Quote the entries that follow exactly, leaving none out.

* **DATA TO PROCESS**:
----------------------------------------

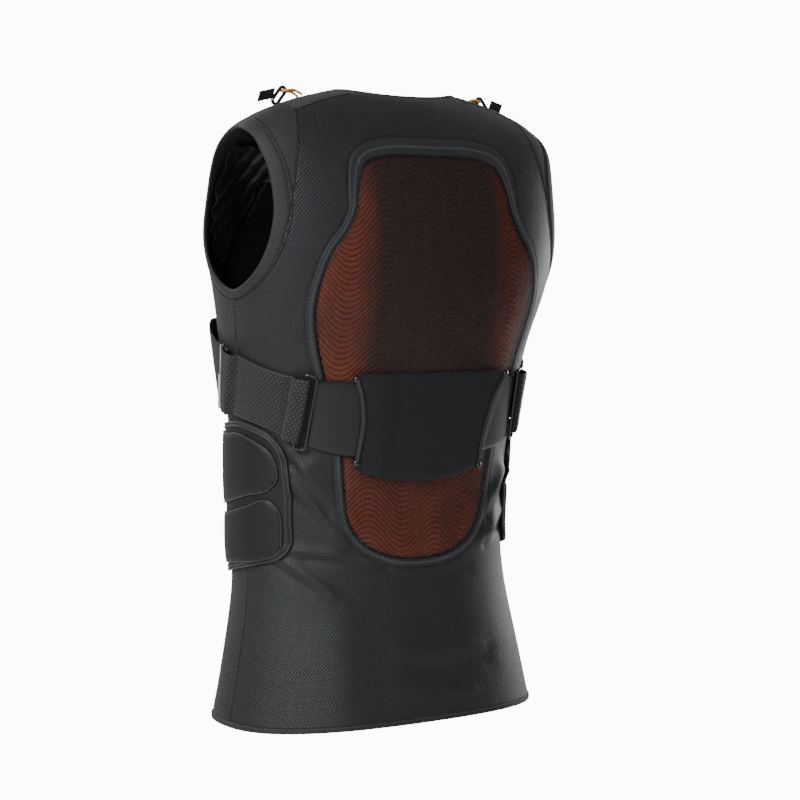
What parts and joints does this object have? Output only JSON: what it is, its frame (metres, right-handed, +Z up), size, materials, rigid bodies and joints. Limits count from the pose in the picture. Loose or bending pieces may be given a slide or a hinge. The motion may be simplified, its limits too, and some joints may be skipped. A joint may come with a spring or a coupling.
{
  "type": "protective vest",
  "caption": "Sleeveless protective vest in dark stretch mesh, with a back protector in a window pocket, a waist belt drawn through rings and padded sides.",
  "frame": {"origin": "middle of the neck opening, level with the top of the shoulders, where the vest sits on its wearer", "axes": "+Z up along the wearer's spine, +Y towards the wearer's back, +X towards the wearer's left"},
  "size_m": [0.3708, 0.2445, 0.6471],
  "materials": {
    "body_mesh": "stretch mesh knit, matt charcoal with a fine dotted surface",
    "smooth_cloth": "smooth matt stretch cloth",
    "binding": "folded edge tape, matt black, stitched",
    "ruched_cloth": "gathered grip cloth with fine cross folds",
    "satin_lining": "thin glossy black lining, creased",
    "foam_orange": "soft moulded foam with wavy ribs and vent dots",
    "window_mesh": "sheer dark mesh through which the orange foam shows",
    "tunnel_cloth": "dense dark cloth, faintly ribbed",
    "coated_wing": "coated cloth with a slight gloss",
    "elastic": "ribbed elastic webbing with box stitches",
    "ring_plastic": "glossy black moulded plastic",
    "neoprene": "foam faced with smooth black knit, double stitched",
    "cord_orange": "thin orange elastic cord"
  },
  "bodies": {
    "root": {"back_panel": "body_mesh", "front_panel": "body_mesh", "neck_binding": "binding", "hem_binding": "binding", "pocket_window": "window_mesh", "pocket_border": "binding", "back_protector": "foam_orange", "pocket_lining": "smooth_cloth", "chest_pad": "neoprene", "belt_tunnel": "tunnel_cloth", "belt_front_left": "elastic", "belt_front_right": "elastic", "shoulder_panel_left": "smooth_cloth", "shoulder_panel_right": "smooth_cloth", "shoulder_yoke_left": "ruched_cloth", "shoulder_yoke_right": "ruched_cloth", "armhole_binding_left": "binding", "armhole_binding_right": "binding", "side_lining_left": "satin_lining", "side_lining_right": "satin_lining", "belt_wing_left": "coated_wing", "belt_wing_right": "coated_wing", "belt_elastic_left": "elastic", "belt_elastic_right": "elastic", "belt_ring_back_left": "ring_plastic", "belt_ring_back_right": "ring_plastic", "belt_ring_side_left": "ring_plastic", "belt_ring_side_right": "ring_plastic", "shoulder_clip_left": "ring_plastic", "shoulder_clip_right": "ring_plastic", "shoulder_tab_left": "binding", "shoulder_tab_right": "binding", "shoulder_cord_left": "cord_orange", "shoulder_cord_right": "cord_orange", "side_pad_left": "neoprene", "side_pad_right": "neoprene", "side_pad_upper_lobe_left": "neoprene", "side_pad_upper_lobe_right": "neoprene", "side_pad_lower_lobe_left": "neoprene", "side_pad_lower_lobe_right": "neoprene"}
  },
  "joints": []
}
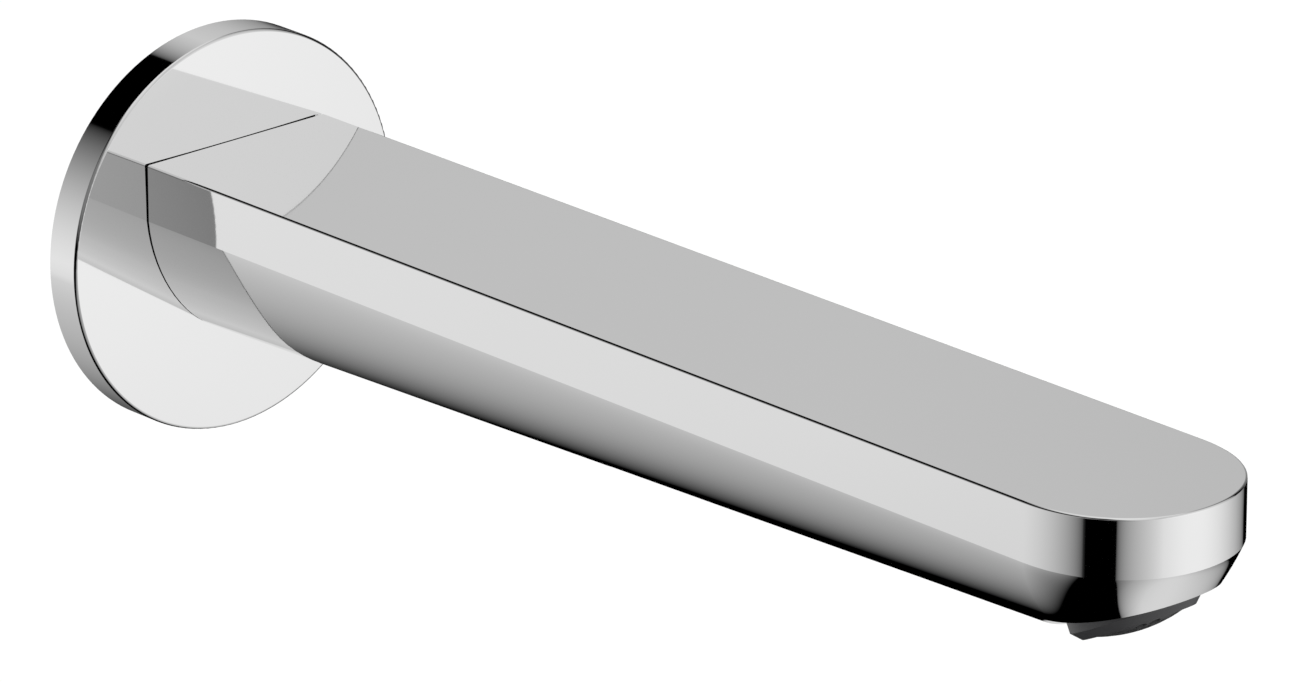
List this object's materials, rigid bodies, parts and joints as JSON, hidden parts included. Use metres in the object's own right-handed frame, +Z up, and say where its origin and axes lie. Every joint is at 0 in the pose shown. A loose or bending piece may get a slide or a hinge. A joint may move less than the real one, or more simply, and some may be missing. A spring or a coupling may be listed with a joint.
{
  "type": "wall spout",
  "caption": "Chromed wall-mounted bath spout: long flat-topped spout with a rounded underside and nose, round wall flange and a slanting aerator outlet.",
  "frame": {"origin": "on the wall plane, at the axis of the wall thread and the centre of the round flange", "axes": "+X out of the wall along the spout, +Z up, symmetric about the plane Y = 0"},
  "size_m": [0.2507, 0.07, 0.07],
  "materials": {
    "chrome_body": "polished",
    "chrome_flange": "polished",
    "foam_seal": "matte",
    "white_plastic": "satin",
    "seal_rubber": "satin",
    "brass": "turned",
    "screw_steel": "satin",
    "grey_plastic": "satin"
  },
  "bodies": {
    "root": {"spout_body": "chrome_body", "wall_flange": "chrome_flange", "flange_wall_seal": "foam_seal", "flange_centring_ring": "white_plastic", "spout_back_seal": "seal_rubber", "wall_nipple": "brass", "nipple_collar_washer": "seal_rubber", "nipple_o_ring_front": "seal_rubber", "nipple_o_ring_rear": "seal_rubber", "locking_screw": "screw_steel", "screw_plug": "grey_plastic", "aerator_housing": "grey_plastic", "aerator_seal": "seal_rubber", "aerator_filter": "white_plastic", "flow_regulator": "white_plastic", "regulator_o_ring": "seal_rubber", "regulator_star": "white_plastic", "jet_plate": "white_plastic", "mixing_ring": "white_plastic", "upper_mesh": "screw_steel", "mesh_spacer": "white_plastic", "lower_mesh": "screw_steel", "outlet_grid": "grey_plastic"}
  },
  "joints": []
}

----------------------------------------

* **EXERCISE SOLUTION**:
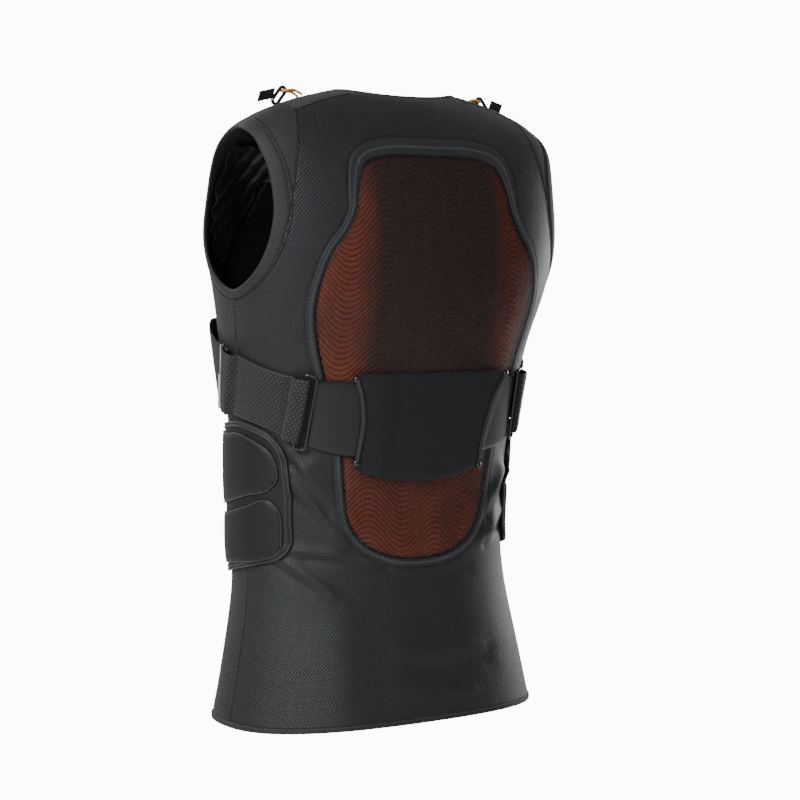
What parts and joints does this object have? Output only JSON: what it is, its frame (metres, right-handed, +Z up), size, materials, rigid bodies and joints. Limits count from the pose in the picture. Loose or bending pieces may be given a slide or a hinge. The motion may be simplified, its limits too, and some joints may be skipped. A joint may come with a spring or a coupling.
{
  "type": "protective vest",
  "caption": "Sleeveless protective vest in dark stretch mesh, with a back protector in a window pocket, a waist belt drawn through rings and padded sides.",
  "frame": {"origin": "middle of the neck opening, level with the top of the shoulders, where the vest sits on its wearer", "axes": "+Z up along the wearer's spine, +Y towards the wearer's back, +X towards the wearer's left"},
  "size_m": [0.3708, 0.2445, 0.6471],
  "materials": {
    "body_mesh": "stretch mesh knit, matt charcoal with a fine dotted surface",
    "smooth_cloth": "smooth matt stretch cloth",
    "binding": "folded edge tape, matt black, stitched",
    "ruched_cloth": "gathered grip cloth with fine cross folds",
    "satin_lining": "thin glossy black lining, creased",
    "foam_orange": "soft moulded foam with wavy ribs and vent dots",
    "window_mesh": "sheer dark mesh through which the orange foam shows",
    "tunnel_cloth": "dense dark cloth, faintly ribbed",
    "coated_wing": "coated cloth with a slight gloss",
    "elastic": "ribbed elastic webbing with box stitches",
    "ring_plastic": "glossy black moulded plastic",
    "neoprene": "foam faced with smooth black knit, double stitched",
    "cord_orange": "thin orange elastic cord"
  },
  "bodies": {
    "root": {"back_panel": "body_mesh", "front_panel": "body_mesh", "neck_binding": "binding", "hem_binding": "binding", "pocket_window": "window_mesh", "pocket_border": "binding", "back_protector": "foam_orange", "pocket_lining": "smooth_cloth", "chest_pad": "neoprene", "belt_tunnel": "tunnel_cloth", "belt_front_left": "elastic", "belt_front_right": "elastic", "shoulder_panel_left": "smooth_cloth", "shoulder_panel_right": "smooth_cloth", "shoulder_yoke_left": "ruched_cloth", "shoulder_yoke_right": "ruched_cloth", "armhole_binding_left": "binding", "armhole_binding_right": "binding", "side_lining_left": "satin_lining", "side_lining_right": "satin_lining", "belt_wing_left": "coated_wing", "belt_wing_right": "coated_wing", "belt_elastic_left": "elastic", "belt_elastic_right": "elastic", "belt_ring_back_left": "ring_plastic", "belt_ring_back_right": "ring_plastic", "belt_ring_side_left": "ring_plastic", "belt_ring_side_right": "ring_plastic", "shoulder_clip_left": "ring_plastic", "shoulder_clip_right": "ring_plastic", "shoulder_tab_left": "binding", "shoulder_tab_right": "binding", "shoulder_cord_left": "cord_orange", "shoulder_cord_right": "cord_orange", "side_pad_left": "neoprene", "side_pad_right": "neoprene", "side_pad_upper_lobe_left": "neoprene", "side_pad_upper_lobe_right": "neoprene", "side_pad_lower_lobe_left": "neoprene", "side_pad_lower_lobe_right": "neoprene"}
  },
  "joints": []
}
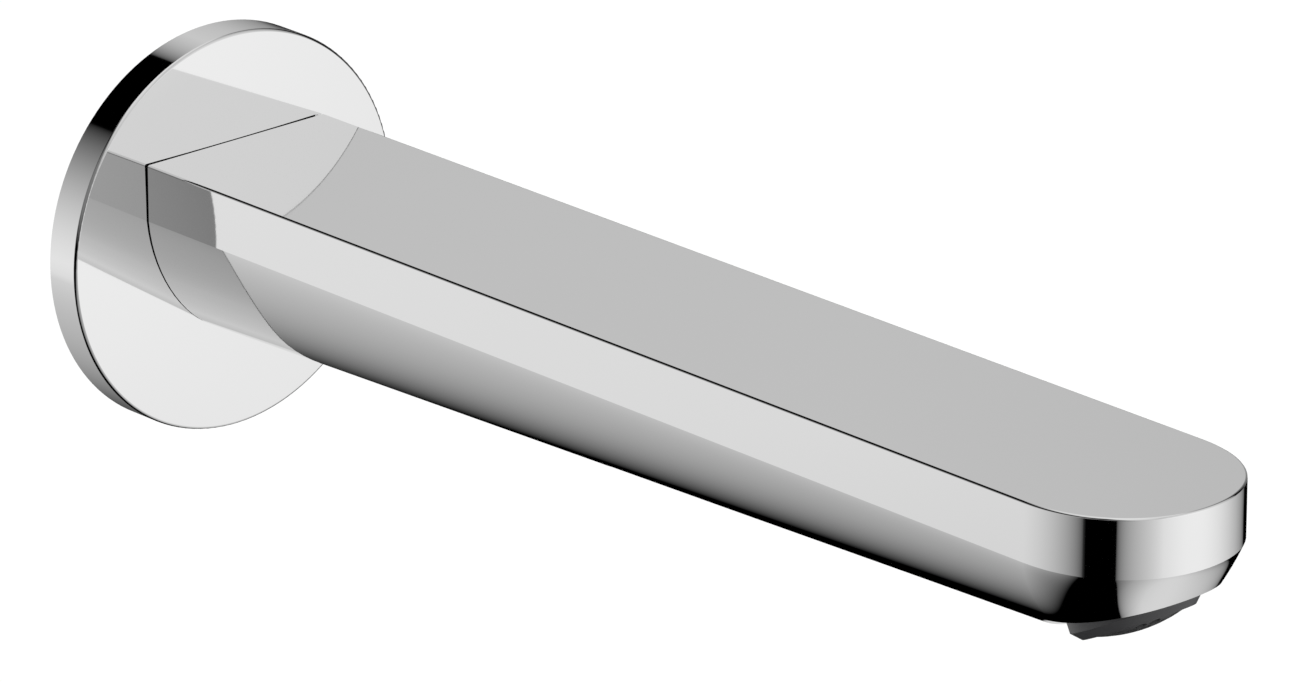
List this object's materials, rigid bodies, parts and joints as JSON, hidden parts included. Use metres in the object's own right-handed frame, +Z up, and say where its origin and axes lie. Every joint is at 0 in the pose shown. A loose or bending piece may get a slide or a hinge. A joint may move less than the real one, or more simply, and some may be missing. A spring or a coupling may be listed with a joint.
{
  "type": "wall spout",
  "caption": "Chromed wall-mounted bath spout: long flat-topped spout with a rounded underside and nose, round wall flange and a slanting aerator outlet.",
  "frame": {"origin": "on the wall plane, at the axis of the wall thread and the centre of the round flange", "axes": "+X out of the wall along the spout, +Z up, symmetric about the plane Y = 0"},
  "size_m": [0.2507, 0.07, 0.07],
  "materials": {
    "chrome_body": "polished",
    "chrome_flange": "polished",
    "foam_seal": "matte",
    "white_plastic": "satin",
    "seal_rubber": "satin",
    "brass": "turned",
    "screw_steel": "satin",
    "grey_plastic": "satin"
  },
  "bodies": {
    "root": {"spout_body": "chrome_body", "wall_flange": "chrome_flange", "flange_wall_seal": "foam_seal", "flange_centring_ring": "white_plastic", "spout_back_seal": "seal_rubber", "wall_nipple": "brass", "nipple_collar_washer": "seal_rubber", "nipple_o_ring_front": "seal_rubber", "nipple_o_ring_rear": "seal_rubber", "locking_screw": "screw_steel", "screw_plug": "grey_plastic", "aerator_housing": "grey_plastic", "aerator_seal": "seal_rubber", "aerator_filter": "white_plastic", "flow_regulator": "white_plastic", "regulator_o_ring": "seal_rubber", "regulator_star": "white_plastic", "jet_plate": "white_plastic", "mixing_ring": "white_plastic", "upper_mesh": "screw_steel", "mesh_spacer": "white_plastic", "lower_mesh": "screw_steel", "outlet_grid": "grey_plastic"}
  },
  "joints": []
}